BRIEF DESCRIPTION OF THE DRAWINGS
[0010] The teachings of the present invention can be readily
understood by considering the following detailed description in
conjunction with the accompanying drawings, in which:
[0011] FIG. 1 is a cross-sectional schematic diagram illustrating
fabrication of an absorber layer according to an embodiment of the
present invention.
DESCRIPTION OF THE SPECIFIC EMBODIMENTS
[0012] Although the following detailed description contains many
specific details for the purposes of illustration, anyone of
ordinary skill in the art will appreciate that many variations and
alterations to the following details are within the scope of the
invention. Accordingly, the exemplary embodiments of the invention
described below are set forth without any loss of generality to,
and without imposing limitations upon, the claimed invention.
[0013] Embodiments of the present invention allow fabrication of
CIGS absorber layers on aluminum foil substrates. According to
embodiments of the present invention, a nascent absorber layer
containing elements of group IB and IIIA formed on an aluminum
substrate by solution deposition may be annealed by rapid heating
from an ambient temperature to a plateau temperature range of
between about 200.degree. C. and about 600.degree. C. The
temperature is maintained in the plateau range for between about 2
minutes and about 30 minutes, and subsequently reduced.
Alternatively, the annealing temperature could be modulated to
oscillate within a temperature range without being maintained at a
particular plateau temperature.
[0014] FIG. 1 depicts a partially fabricated photovoltaic device
100, and a rapid heating unit 110 the device generally includes an
aluminum foil substrate 102, an optional base electrode 104, and a
nascent absorber layer 106. The aluminum foil substrate 102 may be
approximately 5 microns to one hundred or more microns thick and of
any suitable width and length. The aluminum foil substrate 102 may
be made of aluminum or an aluminum-based alloy. Alternatively, the
aluminum foil substrate 102 may be made by metallizing a polymer
foil substrate, where the polymer is selected from the group of
polyesters, polyethylene naphtalates, polyetherimides,
polyethersulfones, polyetheretherketones, polyimides, and/or
combinations of the above.
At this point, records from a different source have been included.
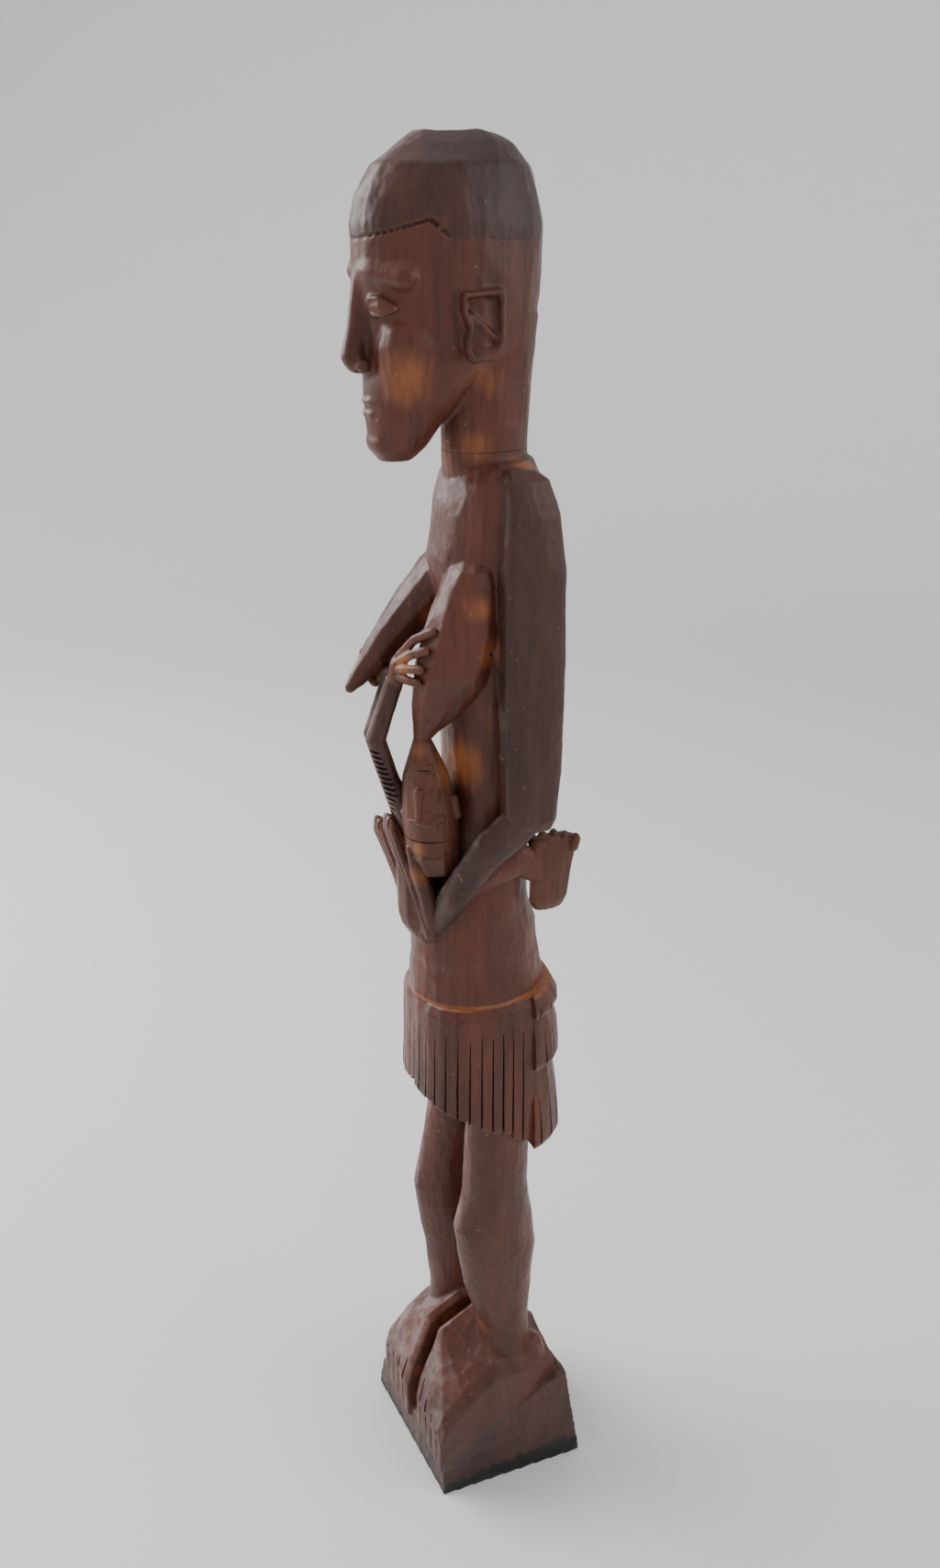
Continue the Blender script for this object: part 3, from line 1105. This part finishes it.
print("studio")
studio = {
    # radius and height of the seamless floor's turned-up rim, in metres
    "rim": [(1.9, 0.012), (2.1, 0.06), (2.26, 0.16), (2.38, 0.32), (2.46, 0.55), (2.5, 0.85), (2.52, 1.2),
            (2.52, 3.4)],
    "flat": 1.7,
    "pale": (0.80, 0.80, 0.79, 1),
    "sky": (0.90, 0.93, 0.97, 1),
    "skyStrength": 0.5,
}
clearPick()
bpy.ops.mesh.primitive_circle_add(vertices=96, radius=studio["flat"], fill_type="NOTHING")
floor = bpy.context.object
floor.name = "floor"
bpy.ops.object.mode_set(mode="EDIT")
radius, height = studio["flat"], 0
bpy.ops.mesh.edge_face_add()
bpy.ops.mesh.select_mode(type="EDGE")
bpy.ops.mesh.select_all(action="DESELECT")
bpy.ops.mesh.select_non_manifold()
for nextRadius, nextHeight in studio["rim"]:
    bpy.ops.mesh.extrude_edges_move(TRANSFORM_OT_translate={"value": (0, 0, nextHeight - height)})
    widening = nextRadius / radius
    bpy.ops.transform.resize(value=(widening, widening, 1), center_override=(0, 0, nextHeight))
    radius, height = nextRadius, nextHeight
bpy.ops.mesh.select_all(action="SELECT")
bpy.ops.mesh.normals_make_consistent(inside=True)
bpy.ops.object.mode_set(mode="OBJECT")
bpy.ops.object.shade_smooth_by_angle(angle=math.radians(40))
paleFloor = bpy.data.materials.new("paleFloor")
paleFloor.use_nodes = True
floorShader = paleFloor.node_tree.nodes["Principled BSDF"].inputs
floorShader["Base Color"].default_value = studio["pale"]
floorShader["Roughness"].default_value = 0.75
floor.data.materials.append(paleFloor)

lamps = {
    # place, turn in degrees, size and power: window light from her front right, a soft return from behind
    "window": ((-1.15, -1.25, 1.35), (62, 0, -42), 1.3, 46),
    "wallReturn": ((0.9, 1.1, 1.1), (65, 0, 140), 1.2, 7),
    "ceiling": ((0.1, 0.1, 2.4), (0, 0, 0), 1.8, 10),
}
for name, (place, turn, size, power) in lamps.items():
    bpy.ops.object.light_add(type="AREA", location=place, rotation=[math.radians(angle) for angle in turn])
    lamp = bpy.context.object
    lamp.name = name
    lamp.data.size = size
    lamp.data.energy = power
world = bpy.data.worlds.new("studio")
world.use_nodes = True
world.node_tree.nodes["Background"].inputs["Color"].default_value = studio["sky"]
world.node_tree.nodes["Background"].inputs["Strength"].default_value = studio["skyStrength"]
bpy.context.scene.world = world

view = {"place": (0.524, -0.244, 0.754), "turn": (65.6, 0, 65.486), "lens": 27.03}
bpy.ops.object.camera_add(location=view["place"], rotation=[math.radians(angle) for angle in view["turn"]])
camera = bpy.context.object
camera.data.lens = view["lens"]
camera.data.clip_start = 0.01
bpy.context.scene.camera = camera
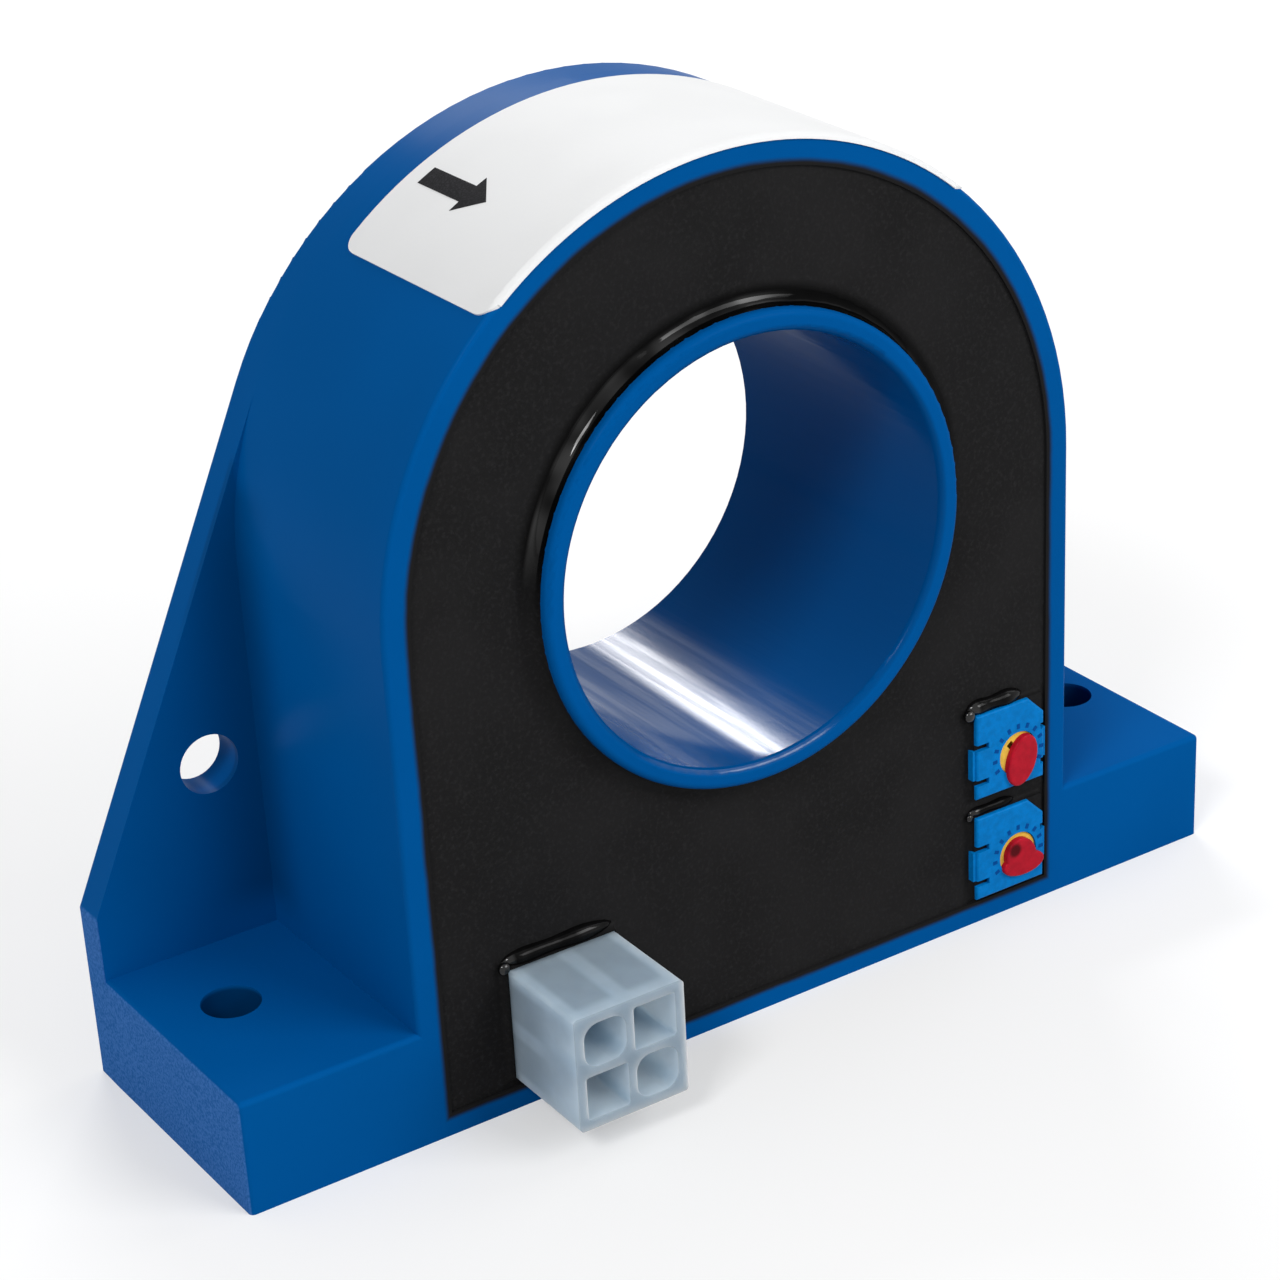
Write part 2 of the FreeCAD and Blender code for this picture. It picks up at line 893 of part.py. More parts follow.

By way of example, the substrate 102 may
be in the form of a long sheet of aluminum foil suitable for
processing in a roll-to-roll system. The base electrode 104 is made
of an electrically conducive material compatible with processing of
the nascent absorber layer 106. By way of example, the base
electrode 104 may be a layer of molybdenum, e.g., about 0.1 to 25
microns thick, and more preferably from about 0.1 to 5 microns
thick. The base electrode layer may be deposited by sputtering or
evaporation or, alternatively, by chemical vapor deposition (CVD),
atomic layer deposition (ALD), sol-gel coating, electroplating and
the like.
[0015] Aluminum and molybdenum can and often do inter-diffuse into
one another, with deleterious electronic and/or optoelectronic
effects on the device 100. To inhibit such inter-diffusion, an
intermediate, interfacial layer 103 may be incorporated between the
aluminum foil substrate 102 and molybdenum base electrode 104. The
interfacial layer may be composed of any of a variety of materials,
including but not limited to chromium, vanadium, tungsten, and
glass, or compounds such as nitrides (including tantalum nitride,
tungsten nitride, and silicon nitride), oxides, and/or carbides.
The thickness of this layer can range from 10 nm to 50 nm, and more
preferably from 10 nm to 30 nm.
[0016] The nascent absorber layer 106 may include material
containing elements of groups IB, IIIA, and (optionally) VIA.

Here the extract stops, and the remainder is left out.